The US, the chief supporter of the Jewish state, clearly is not playing its part when it could.

Last week’s shuttle diplomacy by US Secretary of State Anthony Blinken to the Middle East was doomed to fail unless Washington used its power to tell Israel to end the killings. It is getting harder to take Washington’s Middle East policy seriously when it has been arming, funding and assisting Israel in the Gaza war, and when it is leading other nations to stop funding the UN Relief and World Agency (UNWRA) in Palestine.

That the US has become a target of reprisals by the likes of Houthis and Iraqi fighters in Syrian borders comes as no surprise. The US retaliatory airstrikes, in violation of international laws, however, are only making things worse. They come across more as a desperate attempt at a show of force from a country that no longer has the unequivocal power it may have enjoyed once.

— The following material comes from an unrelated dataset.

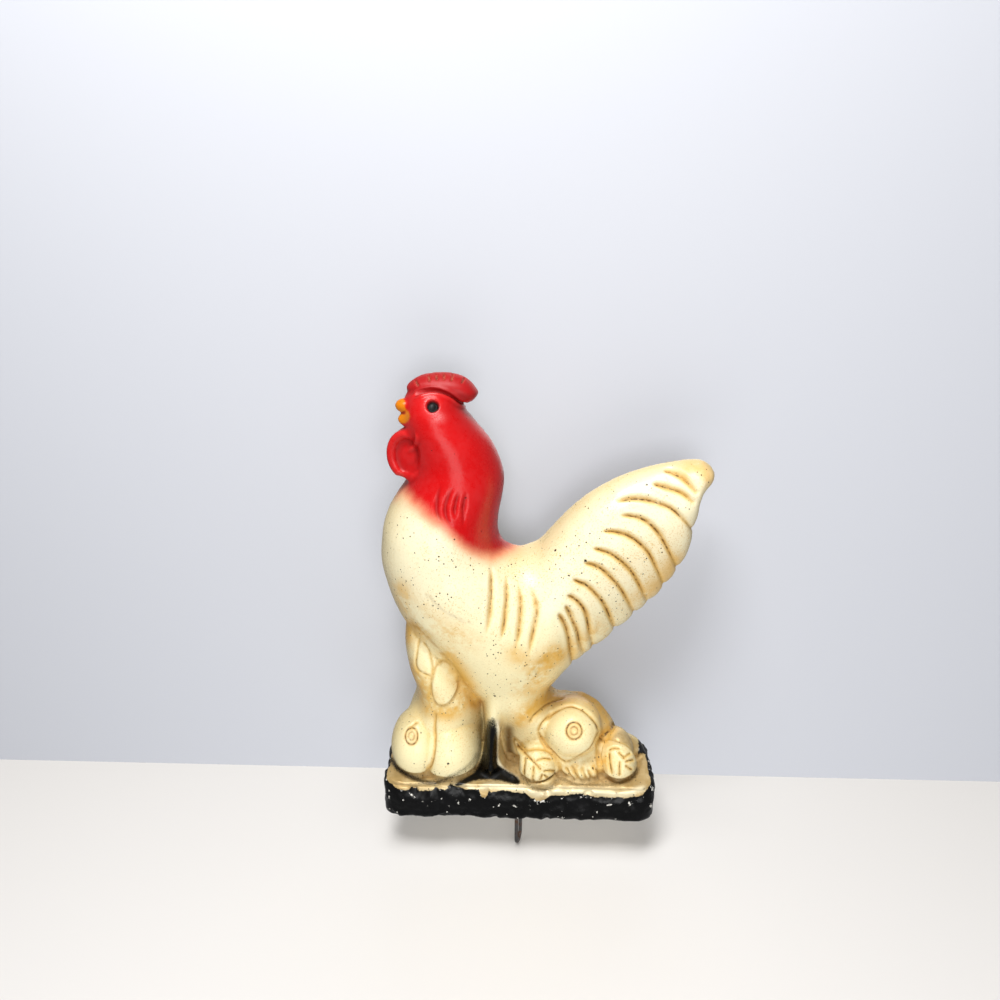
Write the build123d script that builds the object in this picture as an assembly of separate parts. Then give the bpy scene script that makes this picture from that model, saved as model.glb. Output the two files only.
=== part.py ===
from build123d import *
import os

# A painted plaster rooster for the wall, cast in one piece against a flat back.
# Millimetres. The front faces -Y, the flat back lies in the plane y = 0, +Z is up.
# The origin is the middle of the wire staple that the figure hangs from.

# Overall sizes
figure_height = 280.0
relief_depth = 50.0
base_width = 172.0
base_depth = 50.0
base_height = 25.0
base_corner_radius = 11.0
base_edge_radius = 4.0
cut_overrun = 10.0

# Head details
eye_radius = 3.6
beak_radius = 5.0
wattle_width = 27.0
wattle_height = 31.0
wattle_thickness = 15.0
wattle_turn = 30.0
wattle_rim = 4.5
wattle_dish = 4.0

# Carved lines
neck_groove_radius = 1.3
wing_groove_radius = 1.7
tail_groove_radius = 1.5

# Steel wire, one stock for the loop below the base and for the hanger staple
wire_diameter = 2.4
wire_fit = 0.05
loop_outer_width = 12.0
loop_drop = 28.5
loop_embed = 16.0
loop_setback = 14.0
loop_twist = 15.0

# Hanger staple in its pocket in the flat back
hang_height = 158.0
hang_offset = -8.0
pocket_width = 28.0
pocket_height = 20.0
pocket_depth = 9.0
pocket_corner_radius = 4.0
staple_span = 18.0
staple_bend_radius = 3.0
staple_embed = 10.0
staple_recess = 1.2

wire_radius = wire_diameter / 2
bird_height = figure_height - base_height

# Each station is an ellipse seen edge-on from the front: its two ends as shares
# (across, up) of the bird's height above the base, then its depth as a share of
# the relief depth. The first form runs from the head down the neck, round the
# belly and out along the tail.
body_and_tail_shares = [
    ((-0.236, 0.973), (-0.182, 0.973), 0.18),
    ((-0.260, 0.952), (-0.150, 0.952), 0.42),
    ((-0.268, 0.915), (-0.134, 0.915), 0.52),
    ((-0.266, 0.870), (-0.102, 0.872), 0.57),
    ((-0.260, 0.825), (-0.068, 0.828), 0.60),
    ((-0.260, 0.785), (-0.050, 0.785), 0.64),
    ((-0.275, 0.745), (-0.043, 0.745), 0.70),
    ((-0.302, 0.705), (-0.047, 0.705), 0.78),
    ((-0.327, 0.660), (-0.056, 0.655), 0.86),
    ((-0.341, 0.605), (-0.057, 0.612), 0.92),
    ((-0.342, 0.520), (-0.044, 0.584), 0.95),
    ((-0.300, 0.395), (-0.022, 0.571), 0.98),
    ((-0.190, 0.235), (0.000, 0.568), 0.98),
    ((-0.050, 0.130), (0.022, 0.575), 0.95),
    ((0.062, 0.180), (0.046, 0.588), 0.88),
    ((0.126, 0.252), (0.076, 0.622), 0.79),
    ((0.176, 0.296), (0.112, 0.662), 0.72),
    ((0.230, 0.345), (0.160, 0.706), 0.65),
    ((0.290, 0.402), (0.224, 0.745), 0.58),
    ((0.352, 0.470), (0.280, 0.768), 0.52),
    ((0.397, 0.550), (0.338, 0.784), 0.47),
    ((0.414, 0.640), (0.386, 0.792), 0.41),
    ((0.424, 0.705), (0.420, 0.793), 0.35),
    ((0.446, 0.736), (0.444, 0.780), 0.24),
    ((0.456, 0.752), (0.455, 0.764), 0.08),
]
leg_shares = [
    ((-0.100, 0.300), (0.030, 0.300), 0.50),
    ((-0.098, 0.200), (0.040, 0.200), 0.66),
    ((-0.093, 0.120), (-0.025, 0.120), 0.74),
    ((-0.091, 0.060), (-0.055, 0.060), 0.75),
    ((-0.110, 0.015), (-0.038, 0.015), 0.80),
    ((-0.165, -0.030), (0.012, -0.030), 0.86),
]
comb_shares = [
    ((-0.270, 0.963), (-0.268, 0.955), 0.06),
    ((-0.259, 0.975), (-0.259, 0.948), 0.17),
    ((-0.236, 0.989), (-0.239, 0.945), 0.25),
    ((-0.208, 0.998), (-0.208, 0.942), 0.28),
    ((-0.172, 1.000), (-0.170, 0.936), 0.29),
    ((-0.141, 0.994), (-0.141, 0.931), 0.28),
    ((-0.122, 0.984), (-0.122, 0.932), 0.24),
    ((-0.110, 0.970), (-0.112, 0.944), 0.16),
    ((-0.105, 0.961), (-0.105, 0.955), 0.06),
]
left_leaves_shares = [
    ((-0.286, 0.408), (-0.262, 0.408), 0.28),
    ((-0.292, 0.365), (-0.220, 0.372), 0.52),
    ((-0.294, 0.310), (-0.165, 0.315), 0.68),
    ((-0.286, 0.255), (-0.130, 0.255), 0.75),
    ((-0.272, 0.208), (-0.110, 0.208), 0.76),
    ((-0.272, 0.165), (-0.098, 0.165), 0.76),
    ((-0.290, 0.115), (-0.094, 0.115), 0.78),
    ((-0.306, 0.050), (-0.094, 0.050), 0.78),
    ((-0.306, -0.030), (-0.094, -0.030), 0.70),
]

# Rounded lumps that stand on the base. Centre: across as a share of the base
# width, up as a share of the bird's height, out as a share of the base depth.
# Then half width, half height and half depth as shares of the same three sizes.
lump_shares = [
    (-0.384, 0.050, 0.44, 0.106, 0.094, 0.48),
    (-0.264, 0.048, 0.46, 0.120, 0.100, 0.52),
    (0.185, 0.075, 0.20, 0.180, 0.108, 0.62),
    (0.198, 0.098, 0.50, 0.114, 0.071, 0.44),
    (0.068, 0.020, 0.62, 0.080, 0.070, 0.37),
    (-0.035, 0.067, 0.48, 0.052, 0.092, 0.36),
    (0.184, 0.020, 0.60, 0.031, 0.050, 0.34),
    (0.237, 0.016, 0.60, 0.031, 0.050, 0.34),
    (0.290, 0.020, 0.58, 0.031, 0.054, 0.34),
    (0.374, 0.024, 0.54, 0.074, 0.064, 0.33),
]

# Carved lines, each an arc through three points laid on the front surface, as
# shares (across, up) of the bird's height above the base.
neck_line_shares = [
    ((-0.176, 0.776), (-0.190, 0.720), (-0.170, 0.680)),
    ((-0.150, 0.768), (-0.172, 0.714), (-0.153, 0.668)),
    ((-0.140, 0.758), (-0.152, 0.705), (-0.140, 0.655)),
    ((-0.125, 0.752), (-0.132, 0.705), (-0.132, 0.655)),
]
wing_line_shares = [
    ((-0.070, 0.590), (-0.066, 0.500), (-0.086, 0.405)),
    ((-0.036, 0.570), (-0.032, 0.480), (-0.050, 0.390)),
    ((-0.006, 0.552), (0.002, 0.460), (-0.014, 0.360)),
    ((0.018, 0.538), (0.036, 0.450), (0.018, 0.350)),
]
tail_line_shares = [
    ((0.090, 0.428), (0.118, 0.380), (0.130, 0.305)),
    ((0.107, 0.452), (0.138, 0.405), (0.152, 0.320)),
    ((0.110, 0.475), (0.160, 0.430), (0.186, 0.338)),
    ((0.122, 0.518), (0.185, 0.468), (0.238, 0.362)),
    ((0.145, 0.560), (0.220, 0.505), (0.285, 0.408)),
    ((0.170, 0.598), (0.252, 0.550), (0.330, 0.460)),
    ((0.190, 0.640), (0.285, 0.595), (0.372, 0.520)),
    ((0.228, 0.680), (0.320, 0.638), (0.395, 0.575)),
    ((0.216, 0.716), (0.310, 0.708), (0.406, 0.640)),
    ((0.298, 0.758), (0.345, 0.745), (0.412, 0.700)),
    ((0.322, 0.788), (0.360, 0.782), (0.408, 0.740)),
]

# Places on the head, as shares (across, up) of the bird's height above the base,
# and out from the back as a share of the relief depth.
eye_shares = (-0.200, 0.942)
beak_shares = [(-0.268, 0.932, 0.14), (-0.262, 0.902, 0.14)]
wattle_shares = (-0.264, 0.812, 0.32)


def bird_place(across, up):
    """The across and up of a place given as shares of the bird's height."""
    return across * bird_height, base_height + up * bird_height


def lofted_form(stations):
    """A rounded form through ellipses whose two ends lie on its outline."""
    sections = []
    for first_shares, last_shares, depth_share in stations:
        x1, z1 = bird_place(*first_shares)
        x2, z2 = bird_place(*last_shares)
        across = Vector(x2 - x1, 0, z2 - z1)
        middle = Vector(x1, 0, z1) + across / 2
        section = Plane(middle, x_dir=across, z_dir=across.cross(Vector(0, 1, 0)))
        sections.append(section * Ellipse(across.length / 2, depth_share * relief_depth))
    return loft(sections)


def ellipsoid(centre, half_sizes):
    """A sphere of one unit stretched to three half sizes."""
    return Pos(*centre) * scale(Sphere(1), by=half_sizes)


def lump(shares):
    """A fruit or a leaf as an ellipsoid that stands on the base."""
    across, up, out, half_width, half_height, half_depth = shares
    centre = (across * base_width, -out * base_depth, base_height + up * bird_height)
    half_sizes = (half_width * base_width, half_depth * base_depth, half_height * bird_height)
    return ellipsoid(centre, half_sizes)


def front_point(shape, across, up):
    """The frontmost point of the shape over a place in the front view."""
    x, z = bird_place(across, up)
    ray = Axis((x, -figure_height, z), (0, 1, 0))
    hits = [point for point, normal in shape.find_intersection_points(ray)]
    return min(hits, key=lambda point: point.Y) if hits else Vector(x, 0, z)


def round_wire(path, radius):
    """A round bar of one radius along a path."""
    return sweep(Plane(path @ 0, z_dir=path % 0) * Circle(radius), path=path)


def carved_lines(shape, table, radius):
    """Round tools along arcs laid on the front surface of the shape."""
    tools = []
    for places in table:
        laid = [front_point(shape, *place) for place in places]
        tools.append(round_wire(ThreePointArc(*laid), radius))
    return tools


def make_base():
    """The plinth: a block with rounded front corners and softened edges."""
    block = Box(base_width, base_depth, base_height, align=(Align.CENTER, Align.MAX, Align.MIN))
    corners = block.edges().filter_by(Axis.Z).group_by(Axis.Y)[0]
    block = fillet(corners, base_corner_radius)
    walls = block.edges().filter_by(Axis.Z)
    rims = [edge for edge in block.edges() if edge not in walls and edge.center().Y < 0]
    return fillet(rims, base_edge_radius).solid()


def make_beak():
    """Two rounded bumps, the upper and the lower half of the beak."""
    bumps = []
    for across, up, out in beak_shares:
        x, z = bird_place(across, up)
        bumps.append(Pos(x, -out * relief_depth, z) * Sphere(beak_radius))
    return bumps


def make_wattle():
    """An oval pad turned to the front, dished inside a raised rim, on a stem."""
    across, up, out = wattle_shares
    x, z = bird_place(across, up)
    y = -out * relief_depth
    half_width, half_height = wattle_width / 2, wattle_height / 2
    facing = Pos(x, y, z) * Rot(0, 0, -wattle_turn)
    pad = scale(Sphere(1), by=(half_width, wattle_thickness / 2, half_height))
    dish_sizes = (half_width - wattle_rim, wattle_dish, half_height - wattle_rim)
    dish = Pos(0, -wattle_thickness / 2, 0) * scale(Sphere(1), by=dish_sizes)
    stem = ellipsoid((x, 0, z), (half_width - wattle_rim / 2, -y, half_height - wattle_rim / 2))
    return [facing * (pad - dish), stem]


def trimmed(form):
    """The part of a form that lies in front of the flat back and above the underside."""
    box = form.bounding_box()
    if box.max.Y > 0:
        form = split(form, bisect_by=Plane.XZ, keep=Keep.TOP)
    if box.min.Z < 0:
        form = split(form, bisect_by=Plane.XY, keep=Keep.TOP)
    return form


def base_loop(radius):
    """The wire loop: two legs cast into the underside, joined by a half circle."""
    bend = (loop_outer_width - wire_diameter) / 2
    low = bend + wire_radius - loop_drop
    plane = Plane(
        (0, loop_setback - base_depth, 0),
        x_dir=Vector(0, 1, 0).rotate(Axis.Z, -loop_twist),
        z_dir=Vector(1, 0, 0).rotate(Axis.Z, -loop_twist),
    )
    path = Wire(
        [
            Line((-bend, loop_embed), (-bend, low)),
            ThreePointArc((-bend, low), (0, low - bend), (bend, low)),
            Line((bend, low), (bend, loop_embed)),
        ]
    )
    return round_wire(plane * path, radius)


def hanger_staple(radius):
    """The wire staple across the pocket, with both legs cast into the plaster."""
    out = staple_recess + wire_radius
    deep = pocket_depth + staple_embed
    half_span = staple_span / 2 - wire_radius
    path = FilletPolyline(
        (hang_offset - half_span, -deep, hang_height),
        (hang_offset - half_span, -out, hang_height),
        (hang_offset + half_span, -out, hang_height),
        (hang_offset + half_span, -deep, hang_height),
        radius=staple_bend_radius,
    )
    return round_wire(path, radius)


def hanger_pocket():
    """The recess in the back with its rounded corners."""
    opening = RectangleRounded(pocket_width, pocket_height, pocket_corner_radius)
    cutter = extrude(opening, pocket_depth + cut_overrun)
    back = Plane((hang_offset, cut_overrun, hang_height), x_dir=(1, 0, 0), z_dir=(0, -1, 0))
    return back * cutter


def make_casting():
    """The whole plaster casting with its carved lines, pocket and wire holes."""
    bird = trimmed(lofted_form(body_and_tail_shares))
    rest = [lofted_form(table) for table in (leg_shares, comb_shares, left_leaves_shares)]
    lumps = [lump(shares) for shares in lump_shares]
    rest = [trimmed(form) for form in rest + lumps + make_beak() + make_wattle()]
    raw = make_base().fuse(bird, *rest)
    tools = carved_lines(bird, neck_line_shares, neck_groove_radius)
    tools += carved_lines(bird, wing_line_shares, wing_groove_radius)
    tools += carved_lines(bird, tail_line_shares, tail_groove_radius)
    tools.append(Pos(front_point(bird, *eye_shares)) * Sphere(eye_radius))
    tools.append(hanger_pocket())
    tools.append(base_loop(wire_radius + wire_fit))
    tools.append(hanger_staple(wire_radius + wire_fit))
    return raw - tools


pieces = {
    "plaster_casting": make_casting(),
    "base_loop": base_loop(wire_radius),
    "hanger_staple": hanger_staple(wire_radius),
}
to_origin = Pos(-hang_offset, staple_recess + wire_radius, -hang_height)
os.makedirs("parts", exist_ok=True)
for name, piece in pieces.items():
    export_step(to_origin * piece, f"parts/{name}.step")
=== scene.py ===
"""A painted plaster rooster for the wall, standing on a plinth between fruit and leaves.

Metres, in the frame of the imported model: the front faces -Y, the flat back lies against the wall.
The forms are rings and eggs worked out as whole arrays. They are skinned into one casting, and the
carved lines, leaves, dents and chips are then worked into that skin, as a mould maker's tools would.
"""

import math

import bmesh
import bpy
import numpy as np
from mathutils import Euler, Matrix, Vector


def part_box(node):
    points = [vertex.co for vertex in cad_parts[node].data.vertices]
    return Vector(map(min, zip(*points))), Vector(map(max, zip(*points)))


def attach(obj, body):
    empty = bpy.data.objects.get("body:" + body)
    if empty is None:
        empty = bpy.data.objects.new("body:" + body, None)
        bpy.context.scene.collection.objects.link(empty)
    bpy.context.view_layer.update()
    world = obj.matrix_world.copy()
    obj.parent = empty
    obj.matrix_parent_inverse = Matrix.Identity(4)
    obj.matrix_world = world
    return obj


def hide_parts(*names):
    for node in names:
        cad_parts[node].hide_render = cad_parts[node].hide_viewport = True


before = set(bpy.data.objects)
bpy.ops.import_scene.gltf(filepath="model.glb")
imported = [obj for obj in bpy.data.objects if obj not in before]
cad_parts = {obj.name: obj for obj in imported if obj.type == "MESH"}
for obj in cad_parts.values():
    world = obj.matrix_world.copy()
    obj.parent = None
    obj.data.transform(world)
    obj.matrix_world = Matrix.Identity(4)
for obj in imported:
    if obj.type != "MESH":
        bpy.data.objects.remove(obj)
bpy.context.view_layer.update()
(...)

The war in the Middle East, at least for now, does not bring in other big powers like Russia and China, but it is bound to have some impacts in other conflicts where they do. Cases in point are the war in Ukraine involving Russia, and the tension in the Taiwan Strait involving China. US interests in other parts of the world, including here in the Indo-Pacific region, become vulnerable.

United Kingdom Defense Secretary Grant Shapps last month warned about imminent wars involving China, Russia, North Korea and Iran and even suggested that we are moving from a “post-war to pre-war world”.

The idea of World War III is not that far-fetched anymore.